Per the terms of their combined trusts — today worth about $400 million — Walt Disney’s grandchildren were to receive 20 percent distributions, a good portion of it in Disney stock. The payouts were to be dispensed to the three children at the ages of 35, 40 and 45, once amounting to about $20 million (and now closer to $30 million) for each every five years. But there was one important caveat: Sharon empowered three trustees — including, at the time, ex-husband Bill and older sister Diane Disney Miller — to withhold distributions in the event the children did not demonstrate “maturity and financial ability to manage and utilize such funds in a prudent and responsible manner.”

The caveat would prove to have a catastrophic impact on the Lund branch of the Disney family.
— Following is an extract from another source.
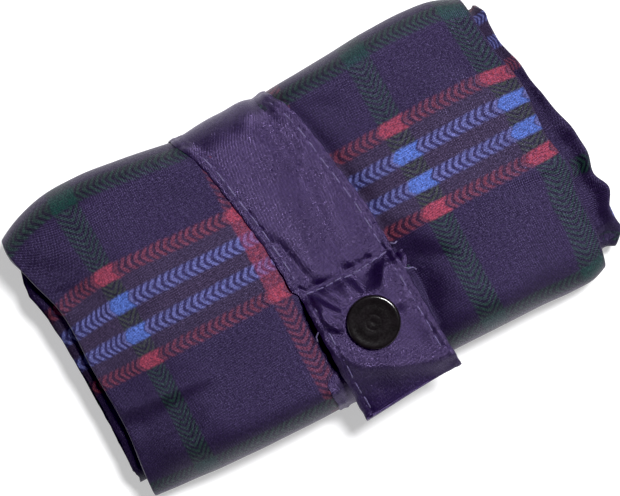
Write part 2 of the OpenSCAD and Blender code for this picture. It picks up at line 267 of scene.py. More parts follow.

Its interpretation by the trustees on the twins’ 35th and 40th birthdays would lead to accusations of conspiracy and mental incompetence and would culminate in ugly depositions, complete with insinuations of incest, leading up to a two-week-long battle of a trial in December in Los Angeles Superior Court. On one side of the lawsuit is Brad, now 43; his lawyers; his father, Bill, 83; and his stepmother, Sherry Lund, Bill’s fifth wife. On the other: the three current trustees, each paid up to $1 million annually (and some years more) for their role, who counted Brad’s twin sister, Michelle, as a witness, and who were represented by lead attorney Peter Gelblum. Brad’s side was contesting the trustees’ rulings for his 35th and 40th birthday distributions that determined he lacked the mental abilities to oversee them. The trustees had reached the opposite conclusion about his twin sister, Michelle, awarding her millions on her birthday despite word of her history of drug addiction and a brain aneurysm in 2009 that had left her with uncertain mental abilities.

The heated testimony included Sherry accusing the trustees essentially of brainwashing her stepdaughter Michelle against her and Bill. She also blamed them for trying “to ruin our family” and attempting “to kill my husband over this,” as Gelblum probed whether Sherry was behind a “campaign to sue everyone who gets between [her] and Brad’s money.” For a $140 billion company built on appealing to families, the inheritance war has been an ugly sideshow. And it is a far cry from the way things used to be in the Disney dynasty.

Since Walt Disney died in 1966 at age 65, his two children, Diane and Sharon, shied away from Hollywood. Diane had seven children of her own, while Sharon — who briefly became a model and actress (she had a small role in the 1957 film Johnny Tremain) — settled into a comfortable life as a mother of three kids. Says Jim Korkis, who now writes for an all-things-Disney site called Mouse Planet: “When I worked at Walt Disney World and asked about Walt’s grandchildren, the response was, ‘They spend their time managing their portfolios.’ Walt was adamant about keeping his children and grandchildren away from the business.” With the exception of Walt’s nephew, Roy, who helped bring in Michael Eisner as CEO in 1984 to revitalize the company — and later fought unsuccessfully to remove him — the family largely has stayed away from corporate affairs, choosing to exert their wealth and power in other ways, including philanthropically.